Franz Xaver Gräßel was a German painter who became known primarily as a genre painter.
Gräßel grew up on a mill near Obersasbach and initially attended a secondary school in neighboring Achern. From 1878 to 1884, he studied at the Academy of Fine Arts in Karlsruhe under Conrad Hoff until he reached the master's level, where he mainly focused on genre and portrait painting.
In 1885 he was appointed teacher at the St. Stephan grammar school in Strasbourg. From 1886 to 1890, following study trips, he continued his studies with Wilhelm von Lindenschmit at the academy in Munich.

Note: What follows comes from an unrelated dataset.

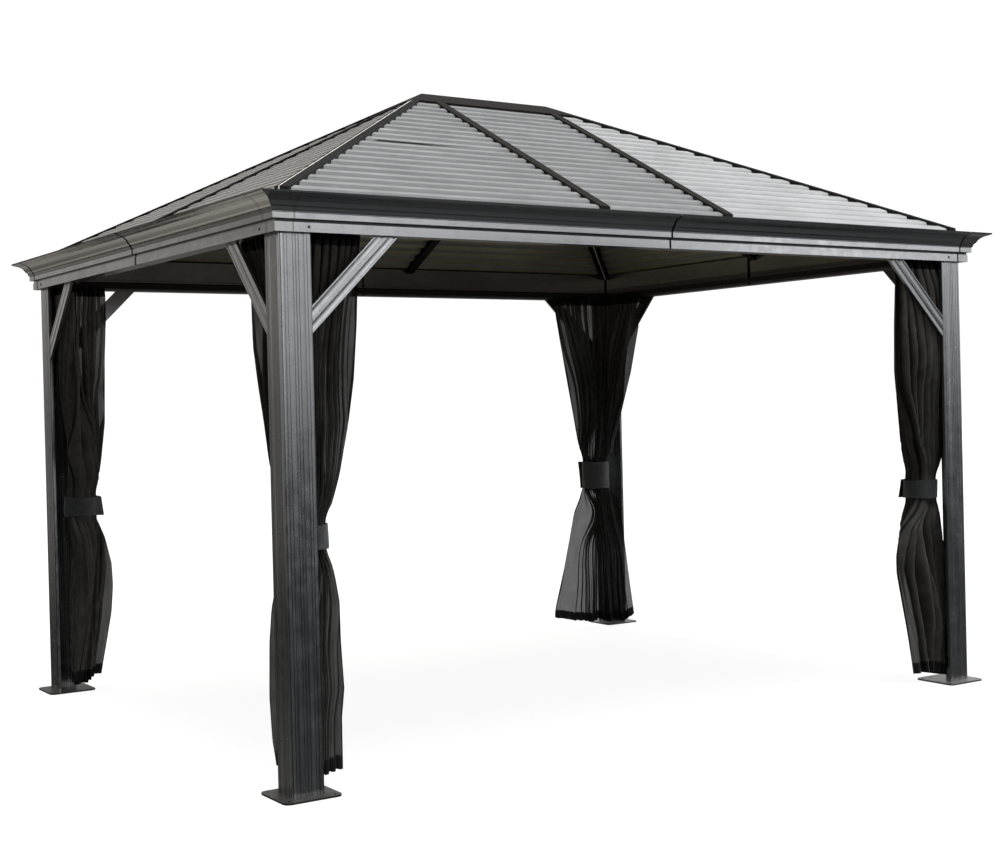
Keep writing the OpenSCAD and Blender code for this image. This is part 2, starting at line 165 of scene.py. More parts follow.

In the 1880s, his paintings of local rural motifs predominated. Because of his preference for the peasant genre and for poultry, he was known as the "duck painter". However, Gräßel also cultivated portrait and landscape painting.
From 1900, he lived in Emmering near Fürstenfeldbruck, where a number of artists who became known as "Brucker Maler" had settled. In 1901, he married Wilhelmine "Minna" Auguste Müller (1850-1931). In 1911, Gräßel was appointed Royal Academy Professor at the Academy of Fine Arts in Munich by Prince Regent Luitpold. When the Brucker Künstlervereinigung was founded in 1924, Gräßel became its honorary chairman.
Gräßel joined the NSDAP on August 1, 1932 (membership number 1.201.290). He was represented at the Great German Art Exhibition in Munich in 1938, 1939 and 1940 with four oil paintings. Of these, Hitler purchased Enten am Bach and Ein Herbsttag im Dorf in 1938 and Joseph Goebbels Bei der Arbeit in 1939.